Liability management is the difference between disciplined lay betting and reckless gambling. Every lay bet carries an asymmetric risk: you stand to win the backer’s stake if the dog loses, but you stand to lose a multiple of that stake if it wins. The higher the odds you lay, the greater the multiple — and the quicker a single losing lay can wipe out a run of winning ones.
The safest approach for greyhound laying is to set a maximum liability per bet rather than a fixed stake. Instead of saying “I will lay ten pounds on every dog,” say “I will risk no more than twenty pounds on any single lay.” At exchange odds of 3.0, a twenty-pound liability means you can lay ten pounds. At 5.0, the same liability limits you to five pounds. This approach keeps your worst-case scenario constant regardless of the price, which is essential for bankroll survival.
A maximum lay price is equally important. Most successful greyhound layers restrict themselves to laying at exchange odds of 4.0 or below — in traditional terms, around 3/1. Beyond that price, the liability-to-reward ratio becomes punishing. Laying a dog at 6.0 means risking five units to win one. Even with a high win rate on your lay bets, a single loss at those odds undoes five consecutive successes. The maths does not favour laying at long prices unless your confidence in the dog losing is extraordinarily high.
Track your results rigorously. Lay betting produces many small wins and occasional large losses, which can create the illusion of consistent profit even when the overall return is negative. Only by recording every bet — lay price, stake, liability, result, and commission — can you assess whether your approach is genuinely profitable over hundreds of bets. A spreadsheet is the minimum requirement. Without it, you are operating blind.
Laying is not easier than backing — it is different. It requires the same quality of analysis applied in the opposite direction. Instead of finding reasons why a dog will win, you are finding reasons why it won’t, and the rigour involved is identical. A sloppy lay — one placed because a dog “looks beatable” without specific evidence — is no better than a sloppy back bet. The market is efficient enough that casual opinions rarely produce an edge on either side.

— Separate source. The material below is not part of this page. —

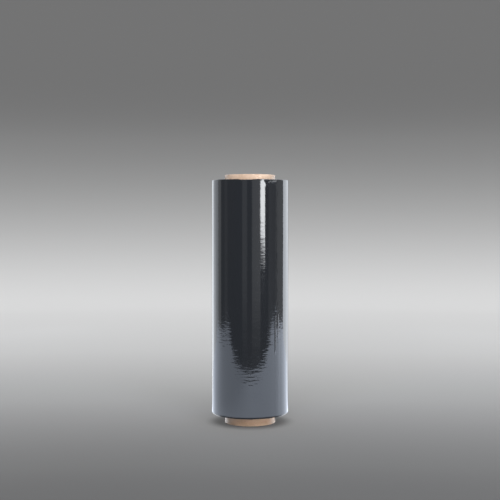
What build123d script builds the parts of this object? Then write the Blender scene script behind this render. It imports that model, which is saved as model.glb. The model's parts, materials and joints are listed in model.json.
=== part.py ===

What laying does offer is access to a category of bets that traditional bookmakers don’t provide. You cannot walk into a betting shop and ask to bet against a specific dog. The exchange makes it possible, and in doing so it expands the range of situations where your analysis can be converted into a bet. Sometimes the clearest view you have on a race is not which dog will win, but which dog definitely won’t. Laying turns that conviction into a wager.
Used with discipline — controlled liabilities, a maximum lay price, rigorous record-keeping, and selective targeting of vulnerable favourites — lay betting is one of the sharpest tools in a greyhound bettor’s armoury. It will not suit everyone. The psychology of losing large when a lay goes wrong is harder to absorb than losing a fixed stake on a back bet. But for bettors who can manage the variance and stick to the process, the exchange lay market is where some of the best opportunities in greyhound racing are found.